Easing cosmic tensions with an open and hotter universe

TL;DR

This paper explores how allowing for an open and hotter universe, with variable spatial curvature and CMB temperature, can reduce tensions among cosmological data sets and suggests a preference for such a universe at high confidence.

Contribution

It introduces a model with spatial curvature and variable CMB temperature to reconcile discrepancies among cosmological observations, indicating a preference for an open, hotter universe.

Findings

Reduced tensions among cosmological data sets

Preference for an open and hotter universe beyond 99.7% confidence

Possible local underdensity mimicking negative curvature

Abstract

Despite the great observational success of the standard cosmological model some discrepancies in the inferred parameter constraints have manifested among a number of cosmological data sets. These include a tension between the expansion rate of our Cosmos as inferred from the cosmic microwave background (CMB) and as found from local measurements, the preference for an enhanced amplitude of CMB lensing, a somewhat low quadrupole moment of the CMB fluctuations as well as a preference for a lower amplitude of matter fluctuations in large-scale structure surveys than inferred from the CMB. We analyse these observational tensions under the addition of spatial curvature and a free CMB background temperature that may deviate from its locally measured value.

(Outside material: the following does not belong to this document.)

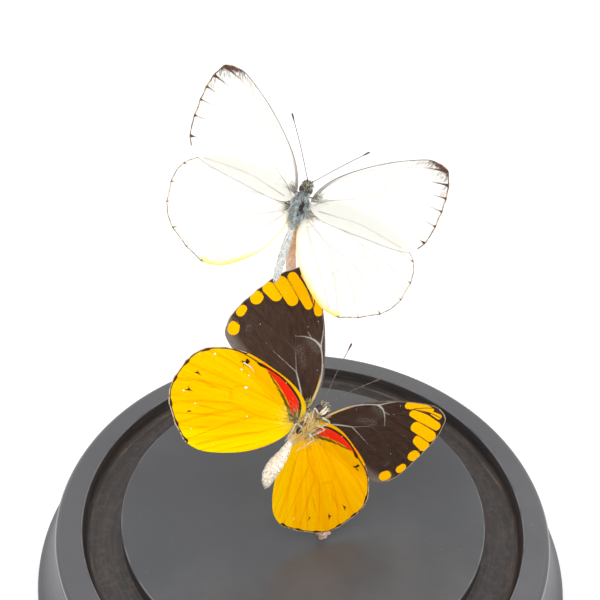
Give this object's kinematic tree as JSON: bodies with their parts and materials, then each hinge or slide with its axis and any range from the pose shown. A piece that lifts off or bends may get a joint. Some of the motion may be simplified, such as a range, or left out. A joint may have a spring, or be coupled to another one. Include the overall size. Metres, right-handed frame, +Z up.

With inclusion of these parameters, we observe a trend in the parameter constraints from CMB and baryon acoustic oscillation data towards an open and hotter universe with larger current expansion rate, standard CMB lensing amplitudes, lower amplitude of matter fluctuations, and marginally lower CMB quadrupole moment, consistently reducing the individual tensions among the cosmological data sets. Combining this data with local distance measurements, we find a preference for an open and hotter universe beyond the 99.7% confidence level. Finally, we briefly discuss a local void as a possible source for a deviation of the locally measured CMB temperature from its background value and as mimic of negative spatial curvature for CMB photons. This interpretation implies a $\sim$20% underdensity in our local neighbourhood of $\sim$10-100 Mpc in diameter, which is well within cosmic variance.